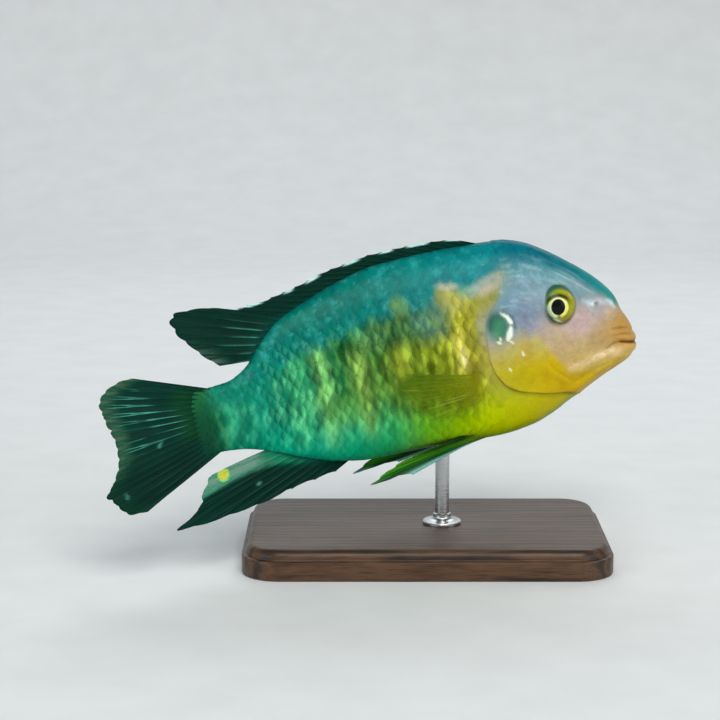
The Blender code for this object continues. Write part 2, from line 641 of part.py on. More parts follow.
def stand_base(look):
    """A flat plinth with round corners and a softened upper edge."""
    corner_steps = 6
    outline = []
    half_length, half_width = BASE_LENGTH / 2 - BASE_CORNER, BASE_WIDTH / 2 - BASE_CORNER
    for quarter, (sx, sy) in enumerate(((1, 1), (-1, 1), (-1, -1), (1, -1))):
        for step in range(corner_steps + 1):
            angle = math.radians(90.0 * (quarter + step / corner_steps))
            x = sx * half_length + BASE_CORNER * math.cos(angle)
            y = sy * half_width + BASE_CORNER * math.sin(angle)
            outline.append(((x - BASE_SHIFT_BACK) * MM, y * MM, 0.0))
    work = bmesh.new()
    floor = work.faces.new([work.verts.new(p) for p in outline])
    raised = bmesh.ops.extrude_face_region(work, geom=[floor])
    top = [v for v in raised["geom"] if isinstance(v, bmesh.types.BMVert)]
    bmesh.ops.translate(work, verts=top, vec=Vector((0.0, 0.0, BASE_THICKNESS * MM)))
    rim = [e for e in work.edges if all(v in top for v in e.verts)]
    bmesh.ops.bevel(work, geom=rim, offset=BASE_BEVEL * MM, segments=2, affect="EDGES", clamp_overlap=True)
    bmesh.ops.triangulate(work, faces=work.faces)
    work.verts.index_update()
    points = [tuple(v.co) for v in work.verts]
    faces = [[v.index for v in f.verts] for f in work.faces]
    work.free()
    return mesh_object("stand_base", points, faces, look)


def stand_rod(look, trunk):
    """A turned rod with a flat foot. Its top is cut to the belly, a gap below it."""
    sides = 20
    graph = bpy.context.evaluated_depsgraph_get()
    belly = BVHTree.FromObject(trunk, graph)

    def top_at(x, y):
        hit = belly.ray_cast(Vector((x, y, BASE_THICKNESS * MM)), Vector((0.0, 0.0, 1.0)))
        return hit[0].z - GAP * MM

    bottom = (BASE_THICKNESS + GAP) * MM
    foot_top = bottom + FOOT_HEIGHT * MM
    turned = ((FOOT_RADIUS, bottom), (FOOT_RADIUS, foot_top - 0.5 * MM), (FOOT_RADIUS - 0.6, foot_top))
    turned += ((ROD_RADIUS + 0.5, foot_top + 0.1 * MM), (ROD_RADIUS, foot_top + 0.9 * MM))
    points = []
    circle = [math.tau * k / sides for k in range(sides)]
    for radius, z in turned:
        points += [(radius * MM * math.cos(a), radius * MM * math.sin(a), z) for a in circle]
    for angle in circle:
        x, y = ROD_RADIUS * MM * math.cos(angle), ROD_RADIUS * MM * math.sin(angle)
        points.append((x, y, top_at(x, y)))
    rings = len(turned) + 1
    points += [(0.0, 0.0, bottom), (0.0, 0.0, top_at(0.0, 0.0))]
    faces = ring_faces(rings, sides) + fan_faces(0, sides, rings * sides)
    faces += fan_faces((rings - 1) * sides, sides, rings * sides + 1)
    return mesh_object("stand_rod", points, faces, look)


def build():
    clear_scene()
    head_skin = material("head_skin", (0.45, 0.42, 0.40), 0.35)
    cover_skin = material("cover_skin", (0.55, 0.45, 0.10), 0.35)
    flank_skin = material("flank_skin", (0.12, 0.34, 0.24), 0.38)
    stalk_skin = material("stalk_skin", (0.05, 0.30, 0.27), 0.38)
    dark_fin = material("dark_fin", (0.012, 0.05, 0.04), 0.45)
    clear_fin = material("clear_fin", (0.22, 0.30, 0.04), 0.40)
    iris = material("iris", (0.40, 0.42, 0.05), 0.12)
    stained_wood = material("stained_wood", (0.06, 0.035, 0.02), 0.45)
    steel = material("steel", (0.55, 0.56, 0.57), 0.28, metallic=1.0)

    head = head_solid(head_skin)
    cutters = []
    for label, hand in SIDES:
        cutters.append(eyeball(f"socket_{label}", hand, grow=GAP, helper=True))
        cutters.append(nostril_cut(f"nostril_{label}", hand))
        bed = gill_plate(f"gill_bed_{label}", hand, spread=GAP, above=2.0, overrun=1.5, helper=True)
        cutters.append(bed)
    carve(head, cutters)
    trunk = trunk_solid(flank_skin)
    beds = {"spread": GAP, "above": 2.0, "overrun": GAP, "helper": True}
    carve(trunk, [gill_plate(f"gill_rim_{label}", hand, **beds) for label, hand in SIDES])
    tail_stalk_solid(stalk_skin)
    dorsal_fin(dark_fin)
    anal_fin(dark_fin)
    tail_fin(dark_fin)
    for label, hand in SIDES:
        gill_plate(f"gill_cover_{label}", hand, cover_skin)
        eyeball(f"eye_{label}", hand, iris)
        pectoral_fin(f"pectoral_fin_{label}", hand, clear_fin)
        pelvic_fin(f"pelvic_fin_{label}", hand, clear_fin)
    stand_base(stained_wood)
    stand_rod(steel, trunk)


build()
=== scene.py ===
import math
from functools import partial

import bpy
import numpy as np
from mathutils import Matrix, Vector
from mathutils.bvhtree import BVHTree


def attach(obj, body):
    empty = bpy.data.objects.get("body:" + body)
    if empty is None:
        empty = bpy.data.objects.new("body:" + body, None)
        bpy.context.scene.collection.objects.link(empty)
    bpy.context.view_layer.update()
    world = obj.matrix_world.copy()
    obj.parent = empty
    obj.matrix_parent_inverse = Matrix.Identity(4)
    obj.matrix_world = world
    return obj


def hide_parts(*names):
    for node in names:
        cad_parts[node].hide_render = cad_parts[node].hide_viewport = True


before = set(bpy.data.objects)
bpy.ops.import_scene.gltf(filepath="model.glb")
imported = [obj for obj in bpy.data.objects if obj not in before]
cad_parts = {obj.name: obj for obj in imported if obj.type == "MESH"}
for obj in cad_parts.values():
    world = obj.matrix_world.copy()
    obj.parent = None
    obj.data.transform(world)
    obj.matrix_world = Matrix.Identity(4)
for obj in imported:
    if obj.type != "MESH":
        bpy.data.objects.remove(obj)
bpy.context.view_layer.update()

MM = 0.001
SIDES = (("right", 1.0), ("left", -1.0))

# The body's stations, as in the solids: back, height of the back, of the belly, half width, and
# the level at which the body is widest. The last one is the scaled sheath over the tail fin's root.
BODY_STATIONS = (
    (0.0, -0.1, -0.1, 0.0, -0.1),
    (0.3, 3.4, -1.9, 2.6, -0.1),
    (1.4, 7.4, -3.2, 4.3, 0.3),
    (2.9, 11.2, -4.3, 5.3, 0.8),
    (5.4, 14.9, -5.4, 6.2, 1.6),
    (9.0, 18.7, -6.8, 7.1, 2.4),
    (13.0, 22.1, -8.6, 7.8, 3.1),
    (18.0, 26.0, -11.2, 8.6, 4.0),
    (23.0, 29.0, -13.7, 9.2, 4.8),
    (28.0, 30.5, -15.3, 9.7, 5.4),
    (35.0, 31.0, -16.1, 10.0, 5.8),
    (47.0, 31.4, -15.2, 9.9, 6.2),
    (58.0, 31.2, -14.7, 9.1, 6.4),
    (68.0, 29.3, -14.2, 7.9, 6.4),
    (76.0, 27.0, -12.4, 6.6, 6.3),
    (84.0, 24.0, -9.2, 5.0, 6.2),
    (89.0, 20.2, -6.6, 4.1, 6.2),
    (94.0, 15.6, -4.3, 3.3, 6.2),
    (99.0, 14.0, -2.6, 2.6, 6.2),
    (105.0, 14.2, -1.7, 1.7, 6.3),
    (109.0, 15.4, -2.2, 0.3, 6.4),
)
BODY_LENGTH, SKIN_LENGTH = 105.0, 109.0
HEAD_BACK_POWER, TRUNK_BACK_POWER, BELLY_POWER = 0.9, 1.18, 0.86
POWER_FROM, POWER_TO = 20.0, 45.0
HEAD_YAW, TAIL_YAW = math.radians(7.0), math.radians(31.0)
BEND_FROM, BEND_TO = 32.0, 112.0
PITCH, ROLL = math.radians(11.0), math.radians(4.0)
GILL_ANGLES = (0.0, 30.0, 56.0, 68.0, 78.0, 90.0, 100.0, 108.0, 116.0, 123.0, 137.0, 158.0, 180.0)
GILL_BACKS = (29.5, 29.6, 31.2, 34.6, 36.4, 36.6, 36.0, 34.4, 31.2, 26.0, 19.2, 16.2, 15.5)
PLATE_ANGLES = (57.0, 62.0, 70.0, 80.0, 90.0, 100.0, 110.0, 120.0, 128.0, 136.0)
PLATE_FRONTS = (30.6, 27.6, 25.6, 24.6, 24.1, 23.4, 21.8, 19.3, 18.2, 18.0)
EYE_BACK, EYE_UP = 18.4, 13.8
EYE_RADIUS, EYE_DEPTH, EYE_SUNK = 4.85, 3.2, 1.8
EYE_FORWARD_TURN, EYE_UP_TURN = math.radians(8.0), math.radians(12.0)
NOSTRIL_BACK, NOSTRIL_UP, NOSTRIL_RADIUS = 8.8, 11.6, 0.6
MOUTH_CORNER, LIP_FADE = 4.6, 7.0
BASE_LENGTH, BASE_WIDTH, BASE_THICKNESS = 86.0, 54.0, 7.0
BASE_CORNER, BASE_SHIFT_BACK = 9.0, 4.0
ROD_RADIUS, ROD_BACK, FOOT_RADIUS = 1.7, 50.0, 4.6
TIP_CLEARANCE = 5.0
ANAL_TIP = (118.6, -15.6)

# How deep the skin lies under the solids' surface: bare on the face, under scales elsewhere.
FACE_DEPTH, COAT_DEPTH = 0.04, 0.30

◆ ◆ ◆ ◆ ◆

> **THE PROBLEM**
Starting with the line that contains "head = head_solid(head_skin)", repeat each line exactly, and stop once the line that contains "obj.matrix_world = Matrix.Identity(4)" has been repeated.

> **SOLUTION BELOW**
    head = head_solid(head_skin)
    cutters = []
    for label, hand in SIDES:
        cutters.append(eyeball(f"socket_{label}", hand, grow=GAP, helper=True))
        cutters.append(nostril_cut(f"nostril_{label}", hand))
        bed = gill_plate(f"gill_bed_{label}", hand, spread=GAP, above=2.0, overrun=1.5, helper=True)
        cutters.append(bed)
    carve(head, cutters)
    trunk = trunk_solid(flank_skin)
    beds = {"spread": GAP, "above": 2.0, "overrun": GAP, "helper": True}
    carve(trunk, [gill_plate(f"gill_rim_{label}", hand, **beds) for label, hand in SIDES])
    tail_stalk_solid(stalk_skin)
    dorsal_fin(dark_fin)
    anal_fin(dark_fin)
    tail_fin(dark_fin)
    for label, hand in SIDES:
        gill_plate(f"gill_cover_{label}", hand, cover_skin)
        eyeball(f"eye_{label}", hand, iris)
        pectoral_fin(f"pectoral_fin_{label}", hand, clear_fin)
        pelvic_fin(f"pelvic_fin_{label}", hand, clear_fin)
    stand_base(stained_wood)
    stand_rod(steel, trunk)


build()
=== scene.py ===
import math
from functools import partial

import bpy
import numpy as np
from mathutils import Matrix, Vector
from mathutils.bvhtree import BVHTree


def attach(obj, body):
    empty = bpy.data.objects.get("body:" + body)
    if empty is None:
        empty = bpy.data.objects.new("body:" + body, None)
        bpy.context.scene.collection.objects.link(empty)
    bpy.context.view_layer.update()
    world = obj.matrix_world.copy()
    obj.parent = empty
    obj.matrix_parent_inverse = Matrix.Identity(4)
    obj.matrix_world = world
    return obj


def hide_parts(*names):
    for node in names:
        cad_parts[node].hide_render = cad_parts[node].hide_viewport = True


before = set(bpy.data.objects)
bpy.ops.import_scene.gltf(filepath="model.glb")
imported = [obj for obj in bpy.data.objects if obj not in before]
cad_parts = {obj.name: obj for obj in imported if obj.type == "MESH"}
for obj in cad_parts.values():
    world = obj.matrix_world.copy()
    obj.parent = None
    obj.data.transform(world)
    obj.matrix_world = Matrix.Identity(4)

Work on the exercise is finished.